From "Folk the Police" to "Folk the Pig"

. January 19, 2016.
folk-the-pig

The annual folk festival “Folk The Police” was originally scheduled for January 31 of this year but was canceled back in December by its founder, Matthew Altruda. In early January, Altruda announced a new festival, “Folk the Pig,” as a replacement. We caught up with Altruda (of 107.1 FM’s Tree Town Sound) to talk about the the change in tone.

Music in a changing world

Originally started with the intention of merging folk and hip-hop (the title inspired by a famous N.W.A. song title,) Altruda made an executive decision after debates were waged over social media, about the potential of “Folk The Police” to be misconstrued as parody or facetious.

Altruda posted a four minute video for followers of Tree Town Sound and “Folk The Police” to  elucidate why it was a sensible decision to cancel it, but also to say thanks both to the artists who’d performed in the past and audience members who attended and supported the festival. “My vision with everything,” said Altruda, “is to unify the scene, not divide it. (Folk The Police) in 2015 is different from when it started in 2010.”

The intent, Altruda told Current, was never to objectify hip-hop culture or make a mockery of it; and to find out there was that perception online was considerably difficult, emotionally, for Altruda to take; “Because I have friends of all different colors that grew up in terrible places and came up in terrible times and they’ve written music to express themselves because of their pain.”

Altruda said that the storytelling aspects of hip-hop and folk music are what resonated with him. “All music is storytelling. I see the great beauty in music being the messenger,” said Altruda. “With truest intentions, ‘Folk The Police’ was meant to help carry the music but as I reflect on it now, it just wasn’t done right.”

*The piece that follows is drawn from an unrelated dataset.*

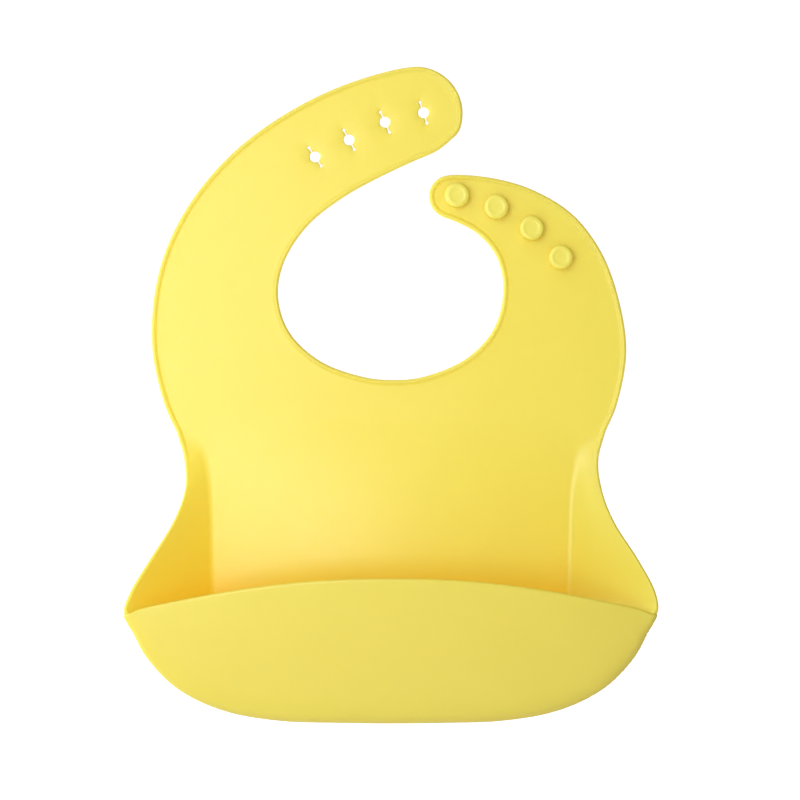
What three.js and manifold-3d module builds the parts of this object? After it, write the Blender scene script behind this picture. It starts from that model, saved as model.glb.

“I’ve been through a lot,” Altruda said, “and I’ve learned to look at the world through other people’s eyes.” You could say, also, that he’s hearing the world, and really, all of the music he encounters, through different ears. “As we evolve as people in our own personal lives, we learn life’s lessons and we strive to be better people.” said Altruda. “Throughout the years your interpretation of those songs evolves with you.”

Staying active with Tree Town Sound and Folk the Pig

Altruda is always eager to talk music, evidenced by his impassioned work through Tree Town Sound and with the various events (like emcee-ing the Benefit for the Breakfast at St. Andrew’s this month). He may not be a musical performer, per se, but he still utilizes his unique role in the local music scene to support various causes and to  encourage others to get involved. But that can be taxing on anyone, as happened to Altruda, he admits, having spread himself dangerously thin.

Altruda turned to music as he worked to get involved in the community. One particular positive moment came when he celebrated the five-year anniversary of Tree Town Sound with live in-studio performances from Misty Lyn Bergeron and Matt Jones. “I can go to work in the morning, put on a local album and give myself hope again. The songs and the hope they can give fuels me and makes me understand that I’m not the only one who’s been through this,” said Altruda. “And this is making me stronger, it’s making me fight. It’s helped me realize that you should celebrate the things you love, every day.”

Now, with the relaunching of the festival to incorporate all kinds of music under its canopy, Altruda is moving full-steam ahead.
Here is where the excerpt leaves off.